Task brief: Give the data a second time, exactly and in full.

Provided data:

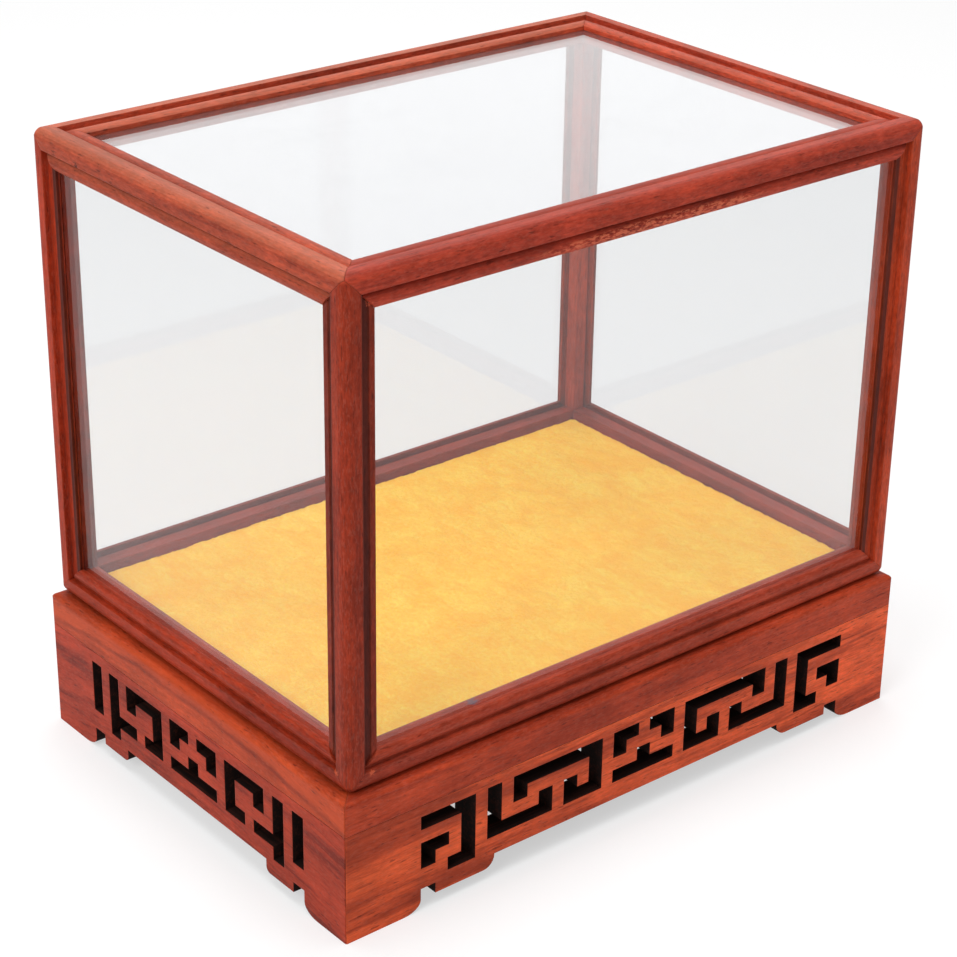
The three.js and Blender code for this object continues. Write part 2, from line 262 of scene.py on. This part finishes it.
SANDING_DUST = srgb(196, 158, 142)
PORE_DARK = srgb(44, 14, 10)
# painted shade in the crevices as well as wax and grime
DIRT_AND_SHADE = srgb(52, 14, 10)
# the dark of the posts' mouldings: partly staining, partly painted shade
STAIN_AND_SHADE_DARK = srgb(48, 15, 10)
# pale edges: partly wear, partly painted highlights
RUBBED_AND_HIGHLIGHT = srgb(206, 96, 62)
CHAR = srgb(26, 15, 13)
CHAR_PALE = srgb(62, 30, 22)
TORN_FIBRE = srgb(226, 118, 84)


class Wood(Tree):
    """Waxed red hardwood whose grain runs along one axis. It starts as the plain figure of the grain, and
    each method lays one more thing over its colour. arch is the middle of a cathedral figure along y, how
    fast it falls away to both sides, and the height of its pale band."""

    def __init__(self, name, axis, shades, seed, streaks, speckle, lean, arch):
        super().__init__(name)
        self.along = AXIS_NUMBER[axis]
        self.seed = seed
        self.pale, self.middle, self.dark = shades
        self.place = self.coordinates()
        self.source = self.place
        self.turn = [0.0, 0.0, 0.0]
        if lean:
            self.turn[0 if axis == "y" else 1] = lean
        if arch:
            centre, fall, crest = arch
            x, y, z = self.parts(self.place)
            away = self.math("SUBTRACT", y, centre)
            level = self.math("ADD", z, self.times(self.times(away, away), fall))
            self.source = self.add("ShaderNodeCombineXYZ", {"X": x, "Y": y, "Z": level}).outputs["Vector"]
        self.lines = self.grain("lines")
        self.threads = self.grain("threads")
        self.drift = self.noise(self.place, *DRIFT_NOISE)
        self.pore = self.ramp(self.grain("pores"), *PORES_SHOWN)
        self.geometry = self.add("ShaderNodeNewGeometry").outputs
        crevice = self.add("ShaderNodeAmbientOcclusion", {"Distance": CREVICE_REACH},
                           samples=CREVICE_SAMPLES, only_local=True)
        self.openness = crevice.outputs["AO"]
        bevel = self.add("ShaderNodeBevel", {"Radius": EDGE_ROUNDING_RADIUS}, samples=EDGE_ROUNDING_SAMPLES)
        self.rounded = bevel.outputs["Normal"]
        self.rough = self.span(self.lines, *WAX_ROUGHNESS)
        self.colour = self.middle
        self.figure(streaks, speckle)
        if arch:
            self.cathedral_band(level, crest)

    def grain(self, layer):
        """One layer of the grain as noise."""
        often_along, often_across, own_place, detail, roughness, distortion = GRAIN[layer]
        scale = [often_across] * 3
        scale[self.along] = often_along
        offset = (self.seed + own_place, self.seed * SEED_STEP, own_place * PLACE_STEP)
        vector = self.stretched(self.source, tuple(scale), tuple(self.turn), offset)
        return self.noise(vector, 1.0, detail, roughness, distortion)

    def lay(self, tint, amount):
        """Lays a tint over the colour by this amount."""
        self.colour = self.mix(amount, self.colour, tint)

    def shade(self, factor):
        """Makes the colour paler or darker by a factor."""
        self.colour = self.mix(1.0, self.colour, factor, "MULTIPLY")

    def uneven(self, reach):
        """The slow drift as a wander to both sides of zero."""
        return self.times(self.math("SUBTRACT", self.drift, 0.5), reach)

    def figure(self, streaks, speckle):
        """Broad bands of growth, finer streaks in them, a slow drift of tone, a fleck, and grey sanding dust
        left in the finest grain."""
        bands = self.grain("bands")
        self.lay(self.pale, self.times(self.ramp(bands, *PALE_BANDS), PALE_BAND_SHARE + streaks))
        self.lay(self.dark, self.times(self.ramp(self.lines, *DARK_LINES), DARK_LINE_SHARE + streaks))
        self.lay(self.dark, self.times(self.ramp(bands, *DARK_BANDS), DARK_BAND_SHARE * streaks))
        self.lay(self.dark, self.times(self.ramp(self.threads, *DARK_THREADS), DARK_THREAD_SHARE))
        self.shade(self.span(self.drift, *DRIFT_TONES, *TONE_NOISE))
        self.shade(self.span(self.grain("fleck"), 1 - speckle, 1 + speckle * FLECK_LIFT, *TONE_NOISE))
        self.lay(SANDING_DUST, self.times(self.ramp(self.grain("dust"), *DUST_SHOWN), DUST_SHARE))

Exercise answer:
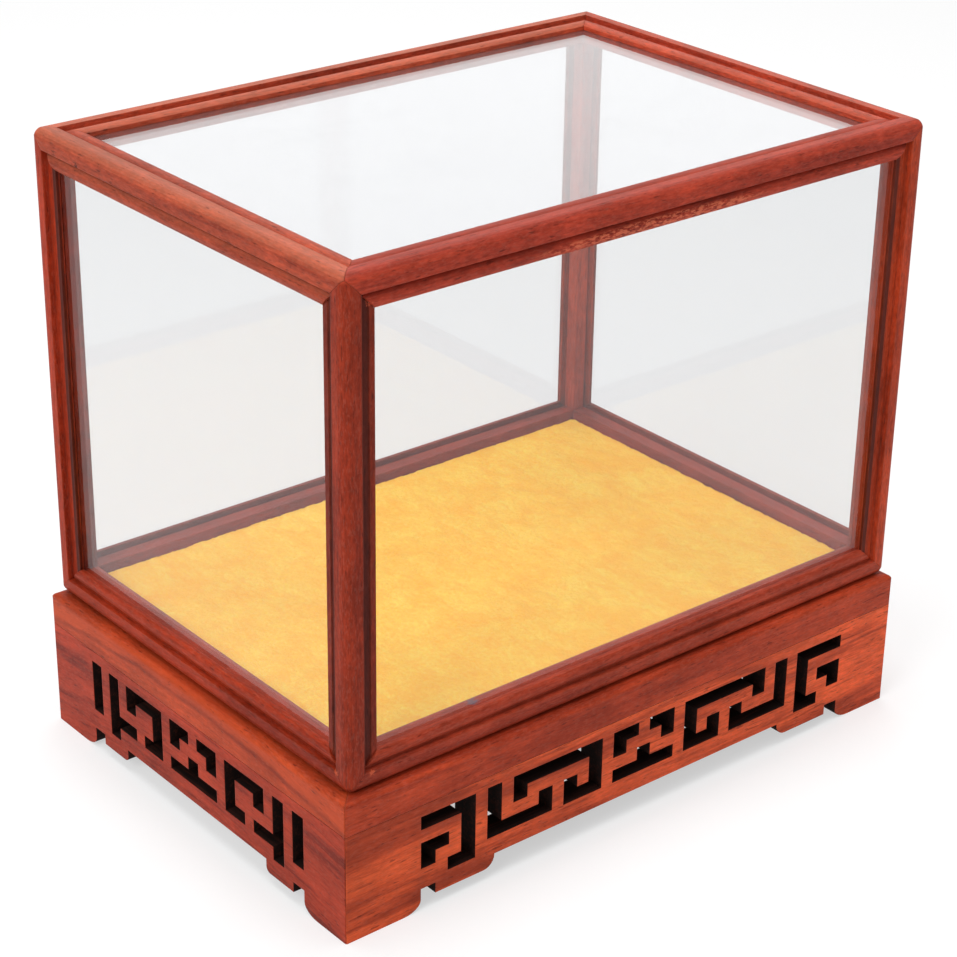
The three.js and Blender code for this object continues. Write part 2, from line 262 of scene.py on. This part finishes it.
SANDING_DUST = srgb(196, 158, 142)
PORE_DARK = srgb(44, 14, 10)
# painted shade in the crevices as well as wax and grime
DIRT_AND_SHADE = srgb(52, 14, 10)
# the dark of the posts' mouldings: partly staining, partly painted shade
STAIN_AND_SHADE_DARK = srgb(48, 15, 10)
# pale edges: partly wear, partly painted highlights
RUBBED_AND_HIGHLIGHT = srgb(206, 96, 62)
CHAR = srgb(26, 15, 13)
CHAR_PALE = srgb(62, 30, 22)
TORN_FIBRE = srgb(226, 118, 84)


class Wood(Tree):
    """Waxed red hardwood whose grain runs along one axis. It starts as the plain figure of the grain, and
    each method lays one more thing over its colour. arch is the middle of a cathedral figure along y, how
    fast it falls away to both sides, and the height of its pale band."""

    def __init__(self, name, axis, shades, seed, streaks, speckle, lean, arch):
        super().__init__(name)
        self.along = AXIS_NUMBER[axis]
        self.seed = seed
        self.pale, self.middle, self.dark = shades
        self.place = self.coordinates()
        self.source = self.place
        self.turn = [0.0, 0.0, 0.0]
        if lean:
            self.turn[0 if axis == "y" else 1] = lean
        if arch:
            centre, fall, crest = arch
            x, y, z = self.parts(self.place)
            away = self.math("SUBTRACT", y, centre)
            level = self.math("ADD", z, self.times(self.times(away, away), fall))
            self.source = self.add("ShaderNodeCombineXYZ", {"X": x, "Y": y, "Z": level}).outputs["Vector"]
        self.lines = self.grain("lines")
        self.threads = self.grain("threads")
        self.drift = self.noise(self.place, *DRIFT_NOISE)
        self.pore = self.ramp(self.grain("pores"), *PORES_SHOWN)
        self.geometry = self.add("ShaderNodeNewGeometry").outputs
        crevice = self.add("ShaderNodeAmbientOcclusion", {"Distance": CREVICE_REACH},
                           samples=CREVICE_SAMPLES, only_local=True)
        self.openness = crevice.outputs["AO"]
        bevel = self.add("ShaderNodeBevel", {"Radius": EDGE_ROUNDING_RADIUS}, samples=EDGE_ROUNDING_SAMPLES)
        self.rounded = bevel.outputs["Normal"]
        self.rough = self.span(self.lines, *WAX_ROUGHNESS)
        self.colour = self.middle
        self.figure(streaks, speckle)
        if arch:
            self.cathedral_band(level, crest)

    def grain(self, layer):
        """One layer of the grain as noise."""
        often_along, often_across, own_place, detail, roughness, distortion = GRAIN[layer]
        scale = [often_across] * 3
        scale[self.along] = often_along
        offset = (self.seed + own_place, self.seed * SEED_STEP, own_place * PLACE_STEP)
        vector = self.stretched(self.source, tuple(scale), tuple(self.turn), offset)
        return self.noise(vector, 1.0, detail, roughness, distortion)

    def lay(self, tint, amount):
        """Lays a tint over the colour by this amount."""
        self.colour = self.mix(amount, self.colour, tint)

    def shade(self, factor):
        """Makes the colour paler or darker by a factor."""
        self.colour = self.mix(1.0, self.colour, factor, "MULTIPLY")

    def uneven(self, reach):
        """The slow drift as a wander to both sides of zero."""
        return self.times(self.math("SUBTRACT", self.drift, 0.5), reach)

    def figure(self, streaks, speckle):
        """Broad bands of growth, finer streaks in them, a slow drift of tone, a fleck, and grey sanding dust
        left in the finest grain."""
        bands = self.grain("bands")
        self.lay(self.pale, self.times(self.ramp(bands, *PALE_BANDS), PALE_BAND_SHARE + streaks))
        self.lay(self.dark, self.times(self.ramp(self.lines, *DARK_LINES), DARK_LINE_SHARE + streaks))
        self.lay(self.dark, self.times(self.ramp(bands, *DARK_BANDS), DARK_BAND_SHARE * streaks))
        self.lay(self.dark, self.times(self.ramp(self.threads, *DARK_THREADS), DARK_THREAD_SHARE))
        self.shade(self.span(self.drift, *DRIFT_TONES, *TONE_NOISE))
        self.shade(self.span(self.grain("fleck"), 1 - speckle, 1 + speckle * FLECK_LIFT, *TONE_NOISE))
        self.lay(SANDING_DUST, self.times(self.ramp(self.grain("dust"), *DUST_SHOWN), DUST_SHARE))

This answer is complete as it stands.